Amid a supply constraint and long rally that pushed prices higher since the start of the year, cocoa hit a record Tuesday and surged beyond $10,000 per ton, which is likely to raise the cost of chocolate as well.
Futures jumped as much as 4.5% to $10,080 in New York on Tuesday, according to a Bloomberg report, a level that seemed unthinkable only a few months ago. The rally has pushed a technical gauge of prices into overbought territory for much of the last couple of months, though cocoa has continued to soar.
A day earlier, media reports indicated that cocoa prices rallied as much to surpass the index of copper, as it extended its surge gaining more than $700 per ton in a single day and surpassing $9,000 for the first time ever.
The shortage in cocoa, mainly supplied by West African nations, put the world on course for a third straight annual supply deficit.

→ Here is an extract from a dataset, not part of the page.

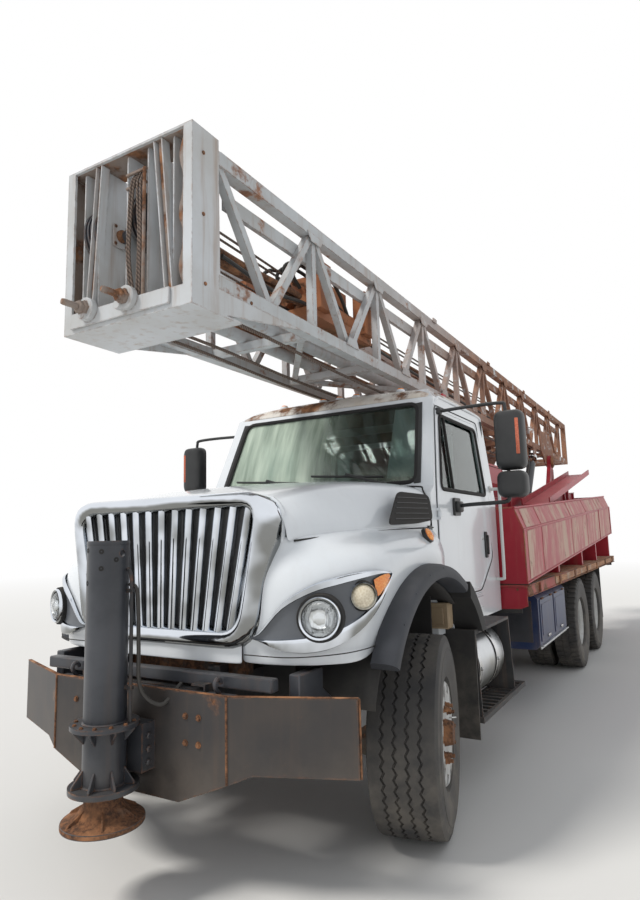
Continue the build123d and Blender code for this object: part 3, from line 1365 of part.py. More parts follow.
def rig():
    """Every node by name, standing on its stations from the front axle."""
    nodes = {
        "frame_rails": frame_rails(),
        "front_bumper": front_bumper(),
        "front_jack_housing": front_jack(),
        "engine_block": engine_block(),
        "front_axle": front_axle(),
        "rear_axles": rear_axles(),
        "cab_shell": cab_shell(),
        "cab_glass": cab_glass(),
        "cab_interior": cab_interior(),
        "fuel_tank": fuel_tank(),
        "cab_steps": cab_steps(),
        "deck": deck(),
        "bin_left": side_bin(),
        "bin_right": mirrored(side_bin()),
        "mast_rest": mast_rest(),
        "mast_tower": Compound([mast_tower(), *lift_lugs()]),
        "power_unit": power_unit(),
        "winch_frame": winch(),
        "winch_drum": winch_drum(),
        "underdeck_boxes": underdeck_boxes(),
        "rear_jack_housings": rear_jacks(),
        "mudflaps": mudflaps(),
        "hood_shell": hood_shell(),
        "grille": grille(),
        "grille_mesh": grille_mesh(),
        "headlights": headlights(),
        "fender_flares": fender_flares(),
        "mast_side_left": mast_side(),
        "mast_side_right": mirrored(mast_side()),
        "mast_lacing": mast_lacing(),
        "mast_feed": mast_feed(),
        "crown_box": crown_box(),
        "crown_sheaves": crown_sheaves(),
        "rotary_head": rotary_head(),
        "lift_barrels": lift_barrels(),
        "lift_rods": lift_rods(),
        "front_jack_leg": jack_leg(
            0, JACK_Y, JACK_TUBE_R - JACK_WALL - JACK_RUN, JACK_FOOT_R, JACK_FOOT_Z, JACK_LEG_TOP),
    }
    for name, side in SIDES:
        tyre, rim = front_wheel(side)
        nodes[f"tyre_front_{name}"] = tyre
        nodes[f"rim_front_{name}"] = rim
        nodes[f"knuckle_{name}"] = steered(sided(knuckle(), side), side)
        nodes[f"door_{name}"] = door(side)
        nodes[f"door_glass_{name}"] = door_glass(side)
        nodes[f"mirror_{name}"] = sided(mirror_head(), side)
        nodes[f"rear_jack_leg_{name}"] = jack_leg(
            side * REAR_JACK_X, REAR_JACK_Y, REAR_JACK_R - REAR_JACK_WALL - JACK_RUN,
            REAR_FOOT_R, REAR_FOOT_Z, REAR_JACK_TOP - 40)
        for number, y in enumerate(AXLES, 1):
            tyres, rims = rear_wheel(y, side)
            nodes[f"tyres_rear_{number}_{name}"] = tyres
            nodes[f"rims_rear_{number}_{name}"] = rims
    return nodes


REAR_END = MAST_TAIL
FRONT_END = JACK_Y - JACK_FOOT_R
CENTRE_Y = (REAR_END + FRONT_END) / 2

os.makedirs("parts", exist_ok=True)
for node, shape in rig().items():
    export_step(Pos(0, -CENTRE_Y, 0) * shape, f"parts/{node}.step")
print("nodes written; stations are moved by", -CENTRE_Y)
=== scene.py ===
# %% [markdown]
# # A truck-mounted drilling rig, dressed over its CAD frame
# The solids of the rig come from a CAD model. They hold the right sizes, places and
# joints, and this lesson adds what a camera sees: worn paint, rust, tyre treads, bolts,
# hoses and the trim of the truck. The frame is imported first and never moved, so every
# new piece is measured from it, in metres.

# %% The frame
from math import cos, pi, radians, sin

import bmesh
import bpy
from mathutils import Matrix, Vector


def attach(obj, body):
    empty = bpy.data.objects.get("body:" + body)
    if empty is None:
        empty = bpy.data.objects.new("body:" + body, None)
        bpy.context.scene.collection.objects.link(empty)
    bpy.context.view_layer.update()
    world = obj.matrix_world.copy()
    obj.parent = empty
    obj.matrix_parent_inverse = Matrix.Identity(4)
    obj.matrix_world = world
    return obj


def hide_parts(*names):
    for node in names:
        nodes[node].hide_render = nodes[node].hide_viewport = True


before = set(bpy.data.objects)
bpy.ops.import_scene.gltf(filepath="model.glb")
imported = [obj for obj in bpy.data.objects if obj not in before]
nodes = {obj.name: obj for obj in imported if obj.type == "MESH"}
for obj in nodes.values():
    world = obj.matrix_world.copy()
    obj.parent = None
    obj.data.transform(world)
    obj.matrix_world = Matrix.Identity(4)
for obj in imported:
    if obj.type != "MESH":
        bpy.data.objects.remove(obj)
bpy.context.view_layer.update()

# %% [markdown]
# A truck is drawn from its front axle: each thing has a station, counted rearward from
# that axle. The frame's own origin is below the middle of the rig, so one helper turns a
# station into the frame's coordinates, and the numbers below read like a truck drawing.

# %% Stations
FRONT_AXLE, WHEEL_HEIGHT = -4.0465, 0.535
REAR_AXLES = (5.000, 6.370)


def at(x, station, z):
    """A point given by its side, its station behind the front axle and its height."""
    return Vector((x, station + FRONT_AXLE, z))


print("front axle at", tuple(at(0, 0, WHEEL_HEIGHT)))

# %% [markdown]
# ## The camera
# A camera is a place, a direction and a lens. This one stands a few steps ahead
# of the bumper's left corner at about head height and looks back along the truck with a
# wide lens, which is what makes the crown of the mast so large above the cab. Its three axes
# are written as a matrix, because the horizon leans a little and a matrix can say so.

# %% Camera
CAMERA_PLACE, LENS = Vector((2.5007, -7.5555, 1.6410)), 25.28
CAMERA_RIGHT = Vector((0.86172, 0.50676, -0.02501))
CAMERA_UP = Vector((0.09083, -0.10558, 0.99025))
CAMERA_BACK = Vector((0.49918, -0.85560, -0.13701))
camera = bpy.data.objects.new("Camera", bpy.data.cameras.new("Camera"))
bpy.context.scene.collection.objects.link(camera)
camera.data.lens = LENS
camera.data.sensor_width = 36
camera.data.clip_start, camera.data.clip_end = 0.05, 400
turn = Matrix((CAMERA_RIGHT, CAMERA_UP, CAMERA_BACK)).transposed().to_4x4()
camera.matrix_world = Matrix.Translation(CAMERA_PLACE) @ turn
bpy.context.scene.camera = camera
bpy.context.scene.view_settings.view_transform = "Standard"
print("lens", camera.data.lens, "mm")

# %% [markdown]
# ## Node tools
# Every colour and mask here is worked out by shader nodes. A few short tools place a node,
# feed it and hand back its output, so that a finish later reads like a recipe.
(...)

That’s bad news for consumers if chocolatiers keep passing on higher costs or sell bars that are smaller or that have less chocolate in them. The looming Easter holiday is a peak period for chocolate consumption, and the lag between commodity and retail markets means the brunt of the impact for shoppers still lies ahead.
However, the skyrocketing surge in cocoa prices may come as an advantage to some top producers ahead of the holiday, which could turn the commodity's prices into a business advantage.
The surge in cocoa costs, which comes on top of high sugar prices, "increases the challenges for Swiss chocolate," Thomas Juch, spokesperson for Chocosuisse, the sector's employers' federation, told Agence France Presse (AFP).
The cocoa price hike is happening against a "context of increased price sensitivity" on the part of consumers, and is currently partly being borne by the manufacturers who "cannot fully pass on this increase in retail prices," he said.
This is because prices are adjusted at intervals during negotiations with the supermarket chains and are not changing continuously, said Juch.
Food price inflation in 2023 is shown to have dampened consumer appetite, with Swiss chocolate export volumes slipping 0.2% to 150,516 tons, according to Chocosuisse.
And per capita, annual consumption in Switzerland – the world's largest consumer of chocolate – fell by 1%, to 10.9 kilograms.
Cocoa prices increased almost 70% in New York and almost 90% in London in 2023 following poor harvests in the leading producers, Ivory Coast and Ghana, due to heavy rains, a cocoa pod disease outbreak, and then drought.
However, cocoa prices have doubled again since January.